Czyli de facto te rozwiązania są na pewno na niekorzyść tej przyszłości, jeżeli chodzi o system emerytalny, bo nie możemy tylko rozpatrywać jednostronnie. Nie płacą tych składek, a więc de facto zmierzają w kierunku niskich świadczeń emerytalnych, niskiej stopy zastąpienia. No, bo jeżeli od tego kapitału małego będzie ona obliczana. To jest to – ta jedna kwestia.

Co do KPO. Tak, jak pan redaktor powiedział to tutaj rzeczywiście patrzymy, jak zostały sformułowane te kamienie milowe i tam jest powiedziane tak, że zapewnić należy, aby wszystkie umowy cywilnoprawne podlegały składkom na ubezpieczenie społeczne, a więc tak, jak też powiedzieliśmy dzisiaj: emerytalne, rentowe, wypadkowe z tytułu choroby i niezależnie od uzyskiwanych dochodów. Z wyjątkiem tak, jak to jest w polskim systemie prawnym, umów zawieranych ze studentami poniżej 26. roku życia.

Oczywiście to jest kwestia tutaj tej literalnej wykładni, tych kamieni milowych, bo ona oczywiście może prowadzić do wniosku, że zgodnie z KPO należy objąć ubezpieczeniami wszystkie osoby wykonujące umowy cywilnoprawne, w tym o dzieło. Należy jednak mieć na względzie także to, że to w KPO to jest po prostu takie szersze podejście koncepcji pracy i pracownika, które przecież od dawna jest w przepisach Unii Europejskiej, niż w Polsce.

I jest takie bardziej celowościowe podejście do interpretowania przepisów, niż w Polsce oraz trudności w takim też tłumaczeniu tego pojęcia. Jeżeli weźmiemy na przykład język angielski i polski. A więc na pewno z tego KPO wynika, że celem powinna być reforma i objęcie pełnym ozusowaniem zatrudnionych na umowach równoważnych co do charakteru stosunków pracy.
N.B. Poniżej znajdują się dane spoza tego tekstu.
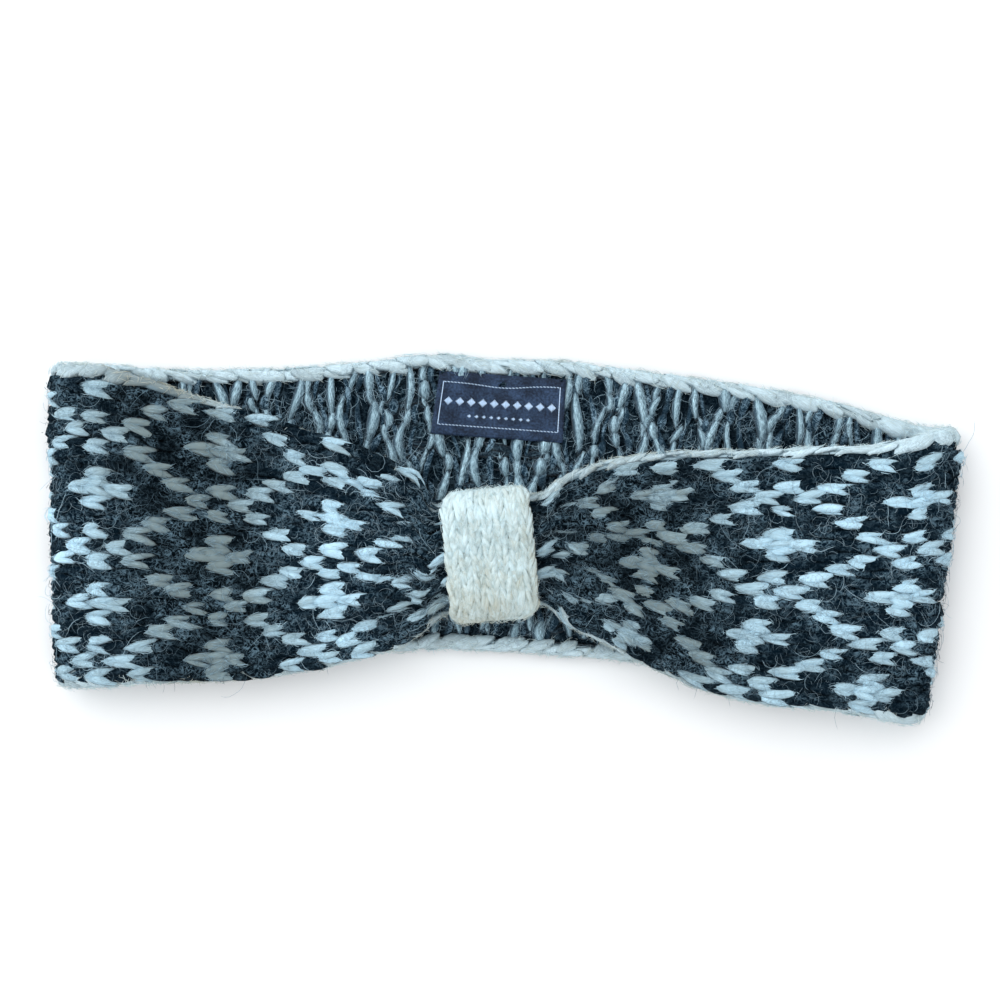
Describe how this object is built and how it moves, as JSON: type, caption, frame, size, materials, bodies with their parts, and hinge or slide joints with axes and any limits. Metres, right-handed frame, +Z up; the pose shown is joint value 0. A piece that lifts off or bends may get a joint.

I to jest właśnie odpowiedź na pytanie, czy oprócz tych umów agencji, zlecenia, o świadczenie usług także mieści się to ta umowa o dzieło? I jeszcze, panie redaktorze też powiedzmy, że umowa o dzieło jest taką umową rezultatu. Ona ma zupełnie odmienny charakter od umów starannego działania. Istotne są też przecież te trudności praktyczne, jakby przyjąć właśnie przygotowanie do oskładkowania. Więc to jest kwestia okresu ubezpieczenia i widoku realizacji tego produktu.
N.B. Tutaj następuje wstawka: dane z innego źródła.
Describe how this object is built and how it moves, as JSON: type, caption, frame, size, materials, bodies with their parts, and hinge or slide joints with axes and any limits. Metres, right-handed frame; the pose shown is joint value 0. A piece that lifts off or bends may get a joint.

RM: Zostało nam bardzo niewiele czasu, więc w dużym telegraficznym skrócie. Przedsiębiorcy mówią: tracimy konkurencyjność, nie jesteśmy w stanie wytrzymać. Jest wiele takich sygnałów, które mówią, że szereg miejsc pracy może zacząć znikać stąd od nas, z Polski przenosić się w inne miejsca. Rozumiejąc potrzeby pojedynczej osoby i dbałości o to, żeby miało to zabezpieczenie społeczne, po drugiej stronie mamy problem – potencjalny problem gospodarczy. Czy my nie idziemy za daleko w tej regulacji? Za daleko, jak na przykład na gospodarkę rynkową?

GU: Trzeba mieć na uwadze także właśnie tak, jak pan redaktor mówi, przedsiębiorcy te konsekwencje dla rynku pracy, dostępności do właśnie umów, które dają te możliwości. Ale też weźmy pod uwagę ten rejestr, który prowadzimy od kilku lat. Tutaj na przykład ja mam już dane za pierwsze półrocze tego roku, to tam mamy zarejestrowanych 696 tysięcy umów o dzieło.
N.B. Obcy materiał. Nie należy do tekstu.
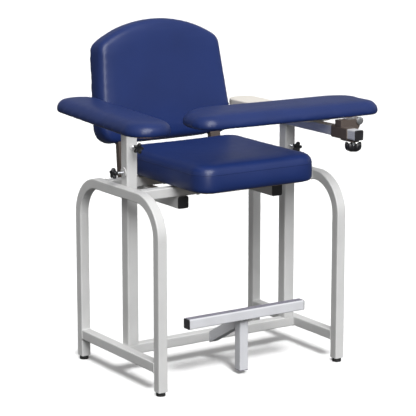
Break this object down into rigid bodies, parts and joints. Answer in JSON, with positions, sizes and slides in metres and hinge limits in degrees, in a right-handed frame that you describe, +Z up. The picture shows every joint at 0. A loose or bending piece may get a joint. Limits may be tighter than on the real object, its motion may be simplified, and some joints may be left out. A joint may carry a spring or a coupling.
{
  "type": "blood draw chair",
  "caption": "Extra-tall blood-draw chair: padded seat and back on a square-tube frame, a padded side arm, a slide bar with a wide flip-up arm pad, and a footrest bar.",
  "frame": {"origin": "on the floor, under the middle of the four legs", "axes": "+Z up, the sitter faces -Y, +X to the sitter's left"},
  "size_m": [0.9178, 0.7593, 1.0809],
  "materials": {
    "frame_paint": "light silver-grey powder coat, satin",
    "footrest_paint": "pale blue-grey powder coat, satin",
    "black_plastic": "black moulded plastic, satin",
    "knob_plastic": "black moulded plastic, semi-matt",
    "tread": "slate anti-slip strip, gritty",
    "glide_rubber": "black rubber",
    "vinyl": "navy blue vinyl-coated fabric over foam, satin",
    "back_cover": "navy vinyl-coated fabric pulled over the board, satin",
    "plywood": "raw birch plywood",
    "dark_steel": "dark brown powder coat, satin",
    "bright_steel": "zinc plated and brushed steel",
    "armrest_laminate": "beige moulded armrest, matt"
  },
  "bodies": {
    "frame": {"left_front_leg": "frame_paint", "left_rear_leg": "frame_paint", "left_hoop": "frame_paint", "left_low_rail": "frame_paint", "left_post": "frame_paint", "left_back_upright": "dark_steel", "right_front_leg": "frame_paint", "right_rear_leg": "frame_paint", "right_hoop": "frame_paint", "right_low_rail": "frame_paint", "right_post": "frame_paint", "right_back_upright": "dark_steel", "front_bosses": "frame_paint", "side_bosses": "frame_paint", "footrest_tread": "tread", "low_cross_rail": "frame_paint", "seat_rail_front": "frame_paint", "seat_rail_rear": "frame_paint", "seat_carrier_left": "frame_paint", "seat_carrier_right": "frame_paint", "carrier_cap_left": "black_plastic", "carrier_cap_right": "black_plastic", "footrest_bar": "footrest_paint", "footrest_cap_left": "black_plastic", "footrest_cap_right": "black_plastic", "footrest_leg": "footrest_paint", "footrest_leg_plug": "black_plastic", "footrest_strut": "footrest_paint", "floor_glides": "glide_rubber", "seat_board": "plywood", "seat_cushion": "vinyl", "seat_bolts": "bright_steel", "back_cushion": "vinyl", "back_board": "back_cover", "back_bolts": "bright_steel"},
    "left_arm": {"left_arm_post": "frame_paint", "left_arm_plate": "frame_paint", "left_arm_pad": "vinyl", "left_arm_pad_board": "plywood", "left_pad_screws": "bright_steel"},
    "right_arm": {"right_arm_post": "frame_paint", "slide_bar": "bright_steel", "slide_bar_front_cap": "black_plastic", "slide_bar_rear_cap": "black_plastic", "fixed_armrest": "armrest_laminate", "armrest_screws": "bright_steel"},
    "slider": {"slider_sleeve": "dark_steel", "clamp_tab": "dark_steel", "hinge_bracket": "dark_steel", "hinge_pin": "bright_steel"},
    "flip_arm": {"hinge_leaf": "bright_steel", "flip_pad": "vinyl", "flip_pad_board": "plywood", "flip_pad_screws": "bright_steel"},
    "left_front_clamp": {"left_front_knob": "knob_plastic"},
    "left_side_clamp": {"left_side_knob": "knob_plastic"},
    "right_front_clamp": {"right_front_knob": "knob_plastic"},
    "right_side_clamp": {"right_side_knob": "knob_plastic"},
    "slider_clamp": {"slider_knob": "knob_plastic"}
  },
  "joints": [
    {"name": "left_arm_height", "type": "slide", "parent": "frame", "child": "left_arm", "axis": [0, 0, 1], "range_m": [0, 0.075]},
    {"name": "right_arm_height", "type": "slide", "parent": "frame", "child": "right_arm", "axis": [0, 0, 1], "range_m": [0, 0.075]},
    {"name": "flip_arm_slide", "type": "slide", "parent": "right_arm", "child": "slider", "axis": [0, 1, 0], "range_m": [-0.02, 0.075]},
    {"name": "flip_arm_flip", "type": "hinge", "parent": "slider", "child": "flip_arm", "pos_m": [0.3525, -0.297, 0.797], "axis": [0, 1, 0], "range_deg": [0, 100]},
    {"name": "left_front_knob_turn", "type": "hinge", "parent": "frame", "child": "left_front_clamp", "pos_m": [-0.2991, -0.05, 0.734], "axis": [0, -1, 0], "range_deg": [0, 300]},
    {"name": "left_side_knob_turn", "type": "hinge", "parent": "frame", "child": "left_side_clamp", "pos_m": [-0.35, 0, 0.653], "axis": [-1, 0, 0], "range_deg": [0, 300]},
    {"name": "right_front_knob_turn", "type": "hinge", "parent": "frame", "child": "right_front_clamp", "pos_m": [0.2991, -0.05, 0.68], "axis": [0, -1, 0], "range_deg": [0, 300]},
    {"name": "right_side_knob_turn", "type": "hinge", "parent": "frame", "child": "right_side_clamp", "pos_m": [0.35, 0, 0.636], "axis": [1, 0, 0], "range_deg": [0, 300]},
    {"name": "slider_knob_turn", "type": "hinge", "parent": "slider", "child": "slider_clamp", "pos_m": [0.2991, -0.352, 0.73], "axis": [0, 0, -1], "range_deg": [0, 300]}
  ]
}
To jest, panie redaktorze, szanowni Państwo, spadek o ponad 150 000 w stosunku do pierwszej połowy 2023, kiedy było w rejestrze prawie 851 000 umów zawartych przez prawie 50 000 podmiotów. Ale wydaje mi się, że jak najbardziej trzeba tutaj tak wrócić do tej wykładni, że tu chodzi w tym KPO o te stany zatrudnienia, które mówią o takim zatrudnieniu równoważnym do stosunku pracy. A więc pytanie, czy umowa o dzieło jest tym stanem…

RM: Gertruda Uścińska, była prezes ZUS była naszym gościem. Dziękuję serdecznie.

GU: Dziękuję za uwagę. Pozdrawiam serdecznie.